Он вошел в отделение не дыша, с доброжелательной улыбкой. По коридору двигались женщины в халатах когда-то жизнерадостных расцветок. Многие гуляли семенящими шагами, кто-то, наоборот, тревожно носился туда-сюда. Из зала отдыха доносились вопли певицы Аллегровой. Косулин поморщился. Он не считал такую музыку полезной для психики своих пациенток, но соглашался с тем, что они могут ее любить. Именно утром дурдом более всего походил на дурдом.
Посреди зала отдыха, уперев руки в боки, стояла Генеральша – легендарная сестра-хозяйка. Конечно, ее настоящее призвание было командовать армиями, бандами или, на худой конец, женской колонией для особо опасных преступниц, но судьба не всегда использует наши возможности, и последние четверть века Генеральше суждено было служить в больнице. Она – настоящий научно описанный феномен: авторитарный тип медсестры. Такой, которую и врачи боятся, и начальство, а пациенты тем более.
Сейчас она собирает пациенток перевозить белье. Это обязательная часть трудотерапии – возить тяжелые тележки с бельем. Она энергично тыкает пальцем в больных:
– Ты, ты и ты! Быстро пошли одеваться и за бельем!
Организовав процесс, она чинно идет пить чай в сестринскую. Закуривает, не без изящества выдыхает дым в лицо пациентке, невнятным голосом умоляющей разрешить позвонить. Генеральша не любит, когда ей мешают.
– Уйди, я сказала, тебе не по-ло-же-но звонить.
Пациентка продолжает лепетать.
– Склизни отсюдова, живо, я сказала!!
Пациентка замирает, пытаясь понять смысл любимого выражения Генеральши.

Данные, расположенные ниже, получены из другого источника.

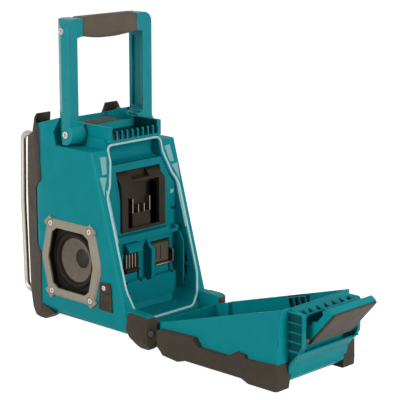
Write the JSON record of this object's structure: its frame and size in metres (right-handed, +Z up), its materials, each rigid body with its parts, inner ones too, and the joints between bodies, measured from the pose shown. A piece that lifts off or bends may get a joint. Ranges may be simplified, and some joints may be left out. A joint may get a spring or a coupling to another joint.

– Быстро склизни, я сказала! Чаю не дадут попить, психососы! – возмущается Генеральша.
Косулин с интересом слушает живую речь Генеральши. Таких выражений и оборотов никто из его знакомых не употребляет. В прошлом у Косулина и Генеральши был период вражды и притирок. Она, по обыкновению, пыталась его подчинить, заставить таскать шкафы и заниматься хозяйством, следила за тем, как он пользуется психиатрическим ключом и, боже упаси, не открывает ли окна. В тридцатиградусную жару он действительно открывал окна в зале отдыха, когда вел группу для выздоравливающих пациентов. Это было строго запрещено, но нейролептики вместе с жарой действовали на организм ужасно. Пациенты становились похожими на вареных зомби, и Косулин рисковал, за что периодически получал порцию воплей и угроз.
Генеральше он не сдавался, отшучивался, упрямо гнул свое. В итоге ему удалось заслужить ее уважение. И даже любовь. Было трогательно, когда она после диагностики сумасшедшей бомжихи подошла к нему тихо и на ухо прошептала:
– Вы руки-то мойте после таких, Александр Львович, а то ведь заразы много всякой. Шизококи. Вот мыло специальное. – Она сунула ему коричневый брусок, резко пахнущий химикатами.
Он ценил ее, много трудившуюся на ниве хозяйствования отделением. Ее короткие желтые волосы, завитые в крутой баран, прямо говорили: мне все равно, псих ты или нет, здесь мои порядки, и ты будешь слушаться.